Technique : Les lubrifiants en Formule 1 (Partie 2)

Un vaste champ d’exploration

Par Franck Drui

25 avril 2014 - 16:30
Technique : Les lubrifiants en (…)

Evacuer l’air

La lubrification d’un moteur F1 s’effectue par carter sec afin d’abaisser le centre de gravité du moteur (la réserve d’huile est séparée du bloc moteur). Or, l’huile subit un brassage important, et peut emmagasiner des bulles d’air ou de gaz de combustion. Cette situation affecte alors les caractéristiques de compressibilité du lubrifiant. Un mélange d’air et d’huile conduit notamment à une baisse de pression, éventuellement à un temps de réponse plus lent, par exemple sur les commandes hydrauliques, et à des épaisseurs d’huile plus faibles que prévu entre les pièces en mouvement. Elle modifie également les conditions d’équilibre thermique : l’air est un isolant et si un matelas d’air est constitué, la gêne occasionnée pour l’évacuation des calories peut se révéler fatale à certains organes. De plus le niveau d’huile résiduel augmente et favorise l’apparition du barbotage des organes mécaniques en rotation, synonyme de perte de puissance non négligeable.

Avoir une grande stabilité thermique

Au delà de la nécessité de refroidir en continu les pistons, le turbo induit une nouvelle contrainte. A chaque arrêt du moteur la lubrification du turbo est interrompue, il n’est alors plus refroidi par la circulation d’huile. La température du palier côté turbine chaude voit sa température monter rapidement, dépasser les 200° c puis en quelques secondes 300° c pour atteindre un maximum vers 350° c et redescendre progressivement. L’huile présente sur les surfaces internes passe ainsi plusieurs minutes au-delà de 300° c sans être renouvelée. Il y a alors un risque de cokéfaction progressive du palier « chaud » du turbo et altération du refroidissement au démarrage puis en fonctionnement du fait de la présence de coke.

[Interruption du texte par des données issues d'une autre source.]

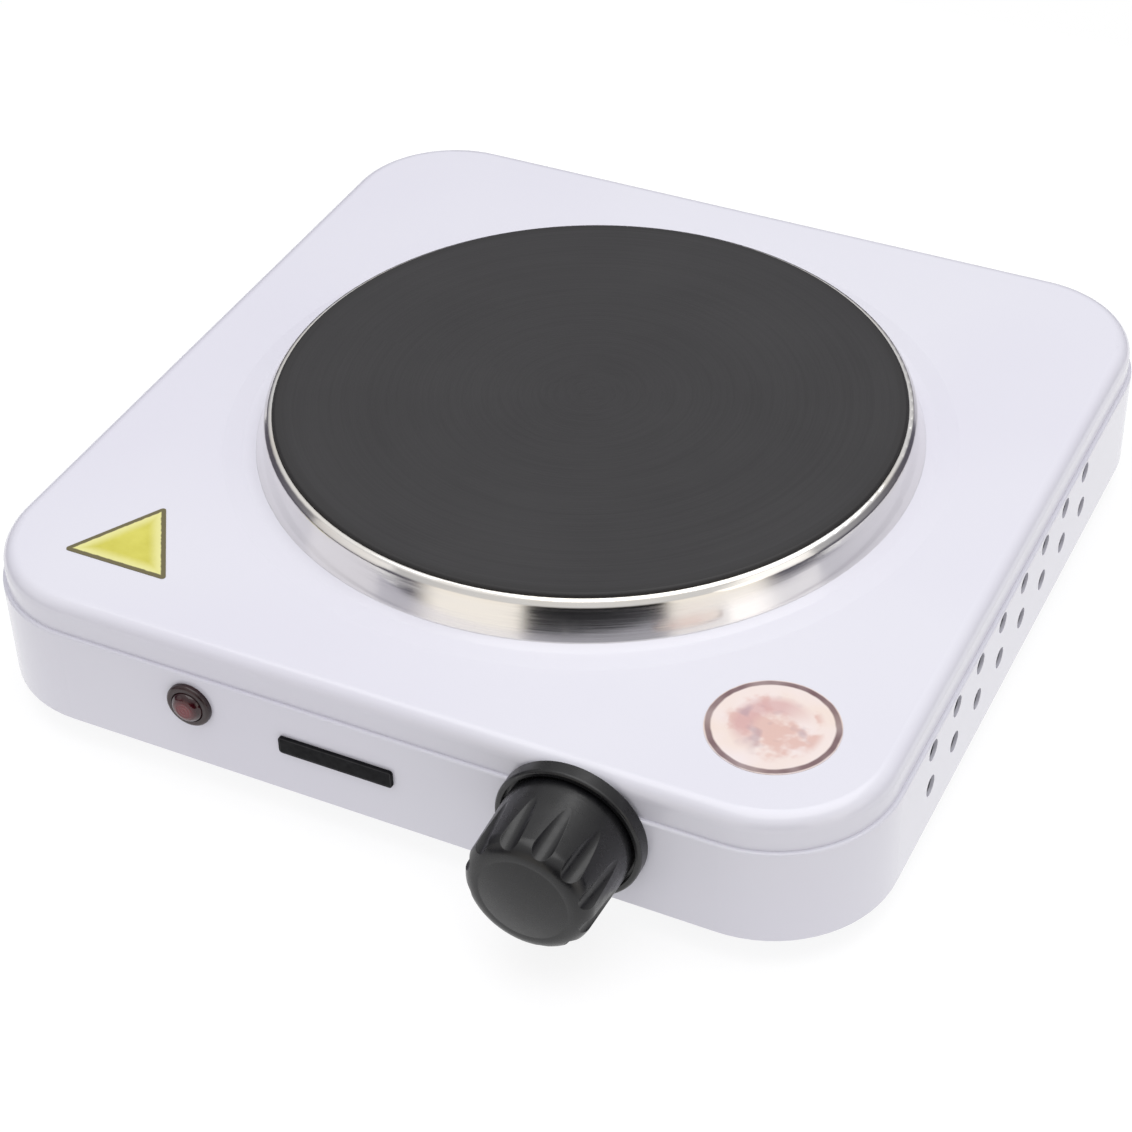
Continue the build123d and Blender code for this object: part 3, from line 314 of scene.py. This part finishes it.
def lens_red():
    """Clear red plastic with moulded rings behind its dome, painted darker towards its edge as painted
    shade.
    """
    finish = Finish("lens_red", (0.16, 0.006, 0.012), 0.12, Transmission_Weight=0.2, Coat_Weight=0.25,
                    Coat_Roughness=0.08)
    low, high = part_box("lamp_lens")
    from_middle = finish.math("SUBTRACT", finish.axis(0), (low.x + high.x) / 2)
    from_level = finish.math("SUBTRACT", finish.axis(2), (low.z + high.z) / 2)
    radius = finish.math("SQRT", finish.math("ADD", finish.math("MULTIPLY", from_middle, from_middle),
                                             finish.math("MULTIPLY", from_level, from_level)))
    # Painted shade: the lens is painted bright red in its middle, fading to near black towards its edge,
    # where the dome's sides turn away from the light.
    finish.paint(finish.mixed(finish.levels(radius, 1.0 * MM, 3.6 * MM, smooth=True),
                              (0.17, 0.005, 0.012), (0.030, 0.003, 0.006)))
    finish.polish(finish.noise(500, 2), 0.3, 0.7, 0.08, 0.16)
    finish.bump(finish.math("SINE", finish.math("MULTIPLY", radius, tau / (0.9 * MM))), 0.05 * MM, 0.4)
    return finish.material


def bulb_glass():
    """Smoky glass of the small glow lamp."""
    finish = Finish("bulb_glass", (0.93, 0.82, 0.72), 0.05, Transmission_Weight=0.85, IOR=1.47)
    finish.polish(finish.noise(900, 2), 0.3, 0.7, 0.03, 0.09)
    smoke = finish.levels(finish.noise(350, 2), 0.35, 0.7)
    finish.paint(finish.mixed(smoke, (0.95, 0.85, 0.76), (0.8, 0.6, 0.5)))
    return finish.material


def badge_black():
    """Dull black name strip with a faint border line and no lettering."""
    finish = Finish("badge_black", (0.006, 0.006, 0.007), 0.6, Specular_IOR_Level=0.12)
    low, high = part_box("name_badge")
    half_width = (high.x - low.x) / 2
    half_height = (high.z - low.z) / 2
    from_middle = finish.math("ABSOLUTE", finish.math("SUBTRACT", finish.axis(0), low.x + half_width))
    from_level = finish.math("ABSOLUTE", finish.math("SUBTRACT", finish.axis(2), low.z + half_height))
    edge = finish.math("MINIMUM", finish.math("SUBTRACT", half_width, from_middle),
                       finish.math("SUBTRACT", half_height, from_level))
    line = finish.band(edge, 0.3 * MM, 0.42 * MM, 0.04 * MM)
    worn = finish.levels(finish.noise(300, 3), 0.35, 0.7)
    ground = finish.mixed(worn, (0.003, 0.003, 0.004), (0.007, 0.007, 0.009))
    finish.paint(finish.mixed(line, ground, (0.05, 0.05, 0.055)))
    finish.polish(finish.noise(800, 3), 0.3, 0.7, 0.5, 0.7)
    finish.bump(finish.math("MULTIPLY", line, -1.0), 0.05 * MM, 0.5)
    return finish.material


def edge_distance(finish, start, end):
    """Distance inside the straight edge from start to end, for corners listed anticlockwise."""
    along = Vector(end) - Vector(start)
    along.normalize()
    inward = Vector((-along.y, along.x))
    offset = inward.dot(Vector(start))
    across = finish.math("MULTIPLY", finish.axis(0), inward.x)
    upwards = finish.math("MULTIPLY", finish.axis(1), inward.y)
    return finish.math("SUBTRACT", finish.math("ADD", across, upwards), offset)


def label_yellow():
    """Yellow three-cornered sticker with a dark olive outline, paler just inside it."""
    finish = Finish("label_yellow", (0.68, 0.64, 0.08), 0.35, Coat_Weight=0.3)
    corners = TRIANGLE_CORNERS
    sides = [edge_distance(finish, start, end) for start, end in zip(corners, corners[1:] + corners[:1])]
    edge = finish.math("MINIMUM", finish.math("MINIMUM", sides[0], sides[1]), sides[2])
    ragged = finish.math("ADD", edge, finish.levels(finish.noise(900, 2), 0.3, 0.7, -0.08 * MM, 0.08 * MM))
    pale = finish.levels(ragged, 1.2 * MM, 4.5 * MM, smooth=True)
    patches = finish.levels(finish.noise(160, 3), 0.3, 0.7)
    mottled = finish.mixed(patches, (0.55, 0.51, 0.055), (0.64, 0.60, 0.095))
    ground = finish.mixed(pale, (0.73, 0.70, 0.28), mottled)
    line = finish.levels(ragged, TRIANGLE_LINE - 0.12 * MM, TRIANGLE_LINE + 0.12 * MM, 1.0, 0.0)
    finish.paint(finish.mixed(line, ground, (0.12, 0.10, 0.035)))
    finish.polish(finish.noise(500, 3), 0.3, 0.7, 0.28, 0.42)
    finish.bump(finish.noise(700, 3), 0.01 * MM, 0.4)
    return finish.material


def label_cream():
    """Cream round sticker: a maroon ring line, a soft arc and blotches, with no symbol."""
    finish = Finish("label_cream", (0.85, 0.76, 0.72), 0.35, Coat_Weight=0.3)
    low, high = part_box("round_label")
    centre = (low + high) / 2
    radius, angle = finish.around(centre.x, centre.y)
    waver = finish.levels(finish.noise(160, 2), 0.3, 0.7, -0.15 * MM, 0.15 * MM)
    wavering = finish.math("ADD", radius, waver)
    patches = finish.levels(finish.noise(70, 2), 0.3, 0.7)
    ground = finish.mixed(patches, (0.77, 0.64, 0.57), (0.78, 0.69, 0.69))
    blotches = finish.levels(finish.noise(130, 3), 0.44, 0.60, smooth=True)
    inside = finish.levels(radius, 9.5 * MM, 12.0 * MM, 0.75, 0.0, smooth=True)
    ground = finish.mixed(finish.math("MULTIPLY", blotches, inside), ground, (0.62, 0.37, 0.32))
    one_side = finish.levels(finish.math("COSINE", finish.math("ADD", angle, 0.6)), -0.6, 0.5, 0.75, 0.0)
    arc = finish.math("MULTIPLY", finish.band(radius, 4.2 * MM, 9.0 * MM, 1.2 * MM), one_side)
    ground = finish.mixed(arc, ground, (0.58, 0.34, 0.34))
    marks = finish.math("MULTIPLY", finish.levels(finish.noise(230, 1), 0.58, 0.72, 0.0, 0.45),
                        finish.levels(radius, 8.0 * MM, 10.5 * MM, 1.0, 0.0))
    ground = finish.mixed(marks, ground, (0.33, 0.24, 0.30))
    line = finish.band(wavering, DISC_LINE[0], DISC_LINE[1], 0.2 * MM)
    faded = finish.math("MULTIPLY", line, finish.levels(finish.noise(120, 2), 0.3, 0.7, 0.7, 1.0))
    finish.paint(finish.mixed(faded, ground, (0.13, 0.06, 0.07)))
    finish.polish(finish.noise(500, 3), 0.3, 0.7, 0.28, 0.42)
    finish.bump(finish.noise(700, 3), 0.01 * MM, 0.4)
    return finish.material


def make_materials():
    """Every material by the name of the slot that it fills."""
    made = {
        "white_enamel": white_enamel(), "zinc_sheet": zinc_sheet(), "foot_rubber": foot_rubber(),
        "plate_iron": plate_iron(), "ring_stainless": ring_stainless(), "lens_red": lens_red(),
        "bulb_glass": bulb_glass(), "badge_black": badge_black(), "label_yellow": label_yellow(),
        "label_cream": label_cream(),
    }
    families = ((plated_metal, PLATED_METALS), (fired_ceramic, CERAMICS), (moulded_plastic, PLASTICS))
    for make, kinds in families:
        for name, settings in kinds.items():
            made[name] = make(name, *settings)
    for name, colour in LEAD_COLOURS.items():
        shade = tuple(part * 0.8 for part in colour)
        made[name] = moulded_plastic(name, shade, colour, 0.38, 0.55, 2200, 0.02 * MM)
    return made


def dress_nodes(materials):
    """Gives each CAD node the material of its own slot."""
    for part in frame["record"]["subparts"]:
        piece = frame["nodes"][part["node"]]
        for holder in piece.material_slots:
            holder.material = materials[part["material_slot"]]


# ---- studio ----
def add_floor():
    """Small glowing table of white paper; beyond its edges the surround shows in reflections."""
    finish = Finish("floor_paper", (0.9, 0.9, 0.9), 0.9, Specular_IOR_Level=0.1,
                    Emission_Color=(1, 1, 1, 1), Emission_Strength=FLOOR_GLOW)
    clouds = finish.levels(finish.noise(3, 2), 0.3, 0.7)
    finish.paint(finish.mixed(clouds, (0.20, 0.20, 0.205), (0.22, 0.22, 0.225)))
    half = FLOOR_HALF
    mesh = bpy.data.meshes.new("studio_floor")
    corners = [(-half, -half, 0), (half, -half, 0), (half, half, 0), (-half, half, 0)]
    mesh.from_pydata(corners, [], [(0, 1, 2, 3)])
    floor = bpy.data.objects.new("studio_floor", mesh)
    mesh.materials.append(finish.material)
    bpy.context.scene.collection.objects.link(floor)


def add_light(name, place, size, power, colour):
    light = bpy.data.lights.new(name, "AREA")
    light.shape = "RECTANGLE"
    light.size, light.size_y = size
    light.energy = power
    light.color = colour
    holder = bpy.data.objects.new(name, light)
    towards = Vector(LIGHT_AIM) - Vector(place)
    turned = towards.to_track_quat("-Z", "Y").to_matrix().to_4x4()
    holder.matrix_world = Matrix.Translation(place) @ turned
    bpy.context.scene.collection.objects.link(holder)


def add_sky():
    """Surround: pale overhead, dark at the horizon, with a dark card low in front between two warm ones."""
    world = bpy.data.worlds.new("studio_surround")
    world.use_nodes = True
    sky = Pattern(world.node_tree, "Generated")
    height = sky.axis(2)
    turn = radians(CAMERA_TURN)
    facing = sky.math("ADD", sky.math("MULTIPLY", sky.axis(0), sin(turn)),
                      sky.math("MULTIPLY", sky.axis(1), -cos(turn)))
    level = sky.math("SQRT", sky.math("SUBTRACT", 1.0, sky.math("MULTIPLY", height, height)))
    facing = sky.math("DIVIDE", facing, level)
    in_front = sky.levels(facing, *DARK_FRONT, smooth=True)
    low_down = sky.levels(height, *CARDS_TOP, 1.0, 0.0, smooth=True)
    pale = sky.mixed(sky.levels(height, 0.0, 0.9, smooth=True), HORIZON, ZENITH)
    beside = sky.levels(facing, *WARM_FRONT, smooth=True)
    warmed = sky.mixed(sky.math("MULTIPLY", beside, low_down), pale, WARM_CARD)
    shaded = sky.mixed(sky.math("MULTIPLY", in_front, low_down), warmed, DARK_CARD)
    seen = sky.mixed(sky.add("ShaderNodeLightPath").outputs["Is Camera Ray"], shaded, (1, 1, 1))
    sky.feed(world.node_tree.nodes["Background"], Color=seen, Strength=1.0)
    bpy.context.scene.world = world


def add_camera():
    turn, rise, roll = radians(CAMERA_TURN), radians(CAMERA_RISE), radians(CAMERA_ROLL)
    back = Vector((sin(turn) * cos(rise), -cos(turn) * cos(rise), sin(rise)))
    level = Vector((cos(turn), sin(turn), 0))
    upward = back.cross(level)
    right = level * cos(roll) + upward * sin(roll)
    up = upward * cos(roll) - level * sin(roll)
    place = Vector((*CAMERA_AIM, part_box("housing")[0].z)) + back * CAMERA_DISTANCE
    data = bpy.data.cameras.new("camera")
    data.lens = CAMERA_LENS
    data.clip_end = 100
    holder = bpy.data.objects.new("camera", data)
    holder.matrix_world = Matrix.Translation(place) @ Matrix((right, up, back)).transposed().to_4x4()
    bpy.context.scene.collection.objects.link(holder)
    bpy.context.scene.camera = holder


def add_studio():
    scene = bpy.context.scene
    scene.view_settings.view_transform = "Standard"
    add_floor()
    add_sky()
    for light in LIGHTS:
        add_light(*light)


add_camera()
add_studio()
dress_nodes(make_materials())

Modéliser par simulation numérique

De la 1D à la 3D, la modélisation mathématique et la simulation numérique du fonctionnement des groupes motopropulseurs F1 à l’aide d’outils informatiques sont devenues incontournables. Fluides, combustion, thermique, mécanique, systèmes aux interactions et interdépendances multiples, pas un domaine n’y échappe et en collaboration avec Renault Sport F1, nos ingénieurs disposent de puissants moyens de calculs pour simuler au niveau moléculaire le comportement des lubrifiants.

Analyser et diagnostiquer

Chaque groupe motopropulseur doit cette saison disputer cinq GP consécutifs. La fiabilité est donc primordiale. Pour assister Renault Sport F1 et ses écuries partenaires et déterminer l’état de santé de chaque moteur, Total établit sur les circuits, à chaque séance, un diagnostic de la qualité des huiles grâce à un spectromètre à étincelle qui permet de détecter la quantité de métaux présents dans les échantillons prélevés.

 Trop de fer : problème de combustion ou d’usure.
 Trop de chrome : usure de la segmentation.
 Trop de cuivre ou de plomb : coussinets de bielles en mauvais état.

Ces analyses permettent aux ingénieurs de prendre des mesures préventives ou correctives pour « sauver » les moteurs avant qu’une casse brutale ne survienne.

Chaque moteur à sa signature propre. Il convient de la comparer aux signatures des autres moteurs et de suivre surtout les anomalies sur les phénomènes d’usure. Une décision de changement de moteur, même si elle pénalise une écurie en termes de places sur la grille de départ, peut s’avérer payante si le démontage permet ensuite un diagnostic fiable de l’incident détecté. Les corrections apportées aux moteurs suivants éviteront qu’il ne se reproduise.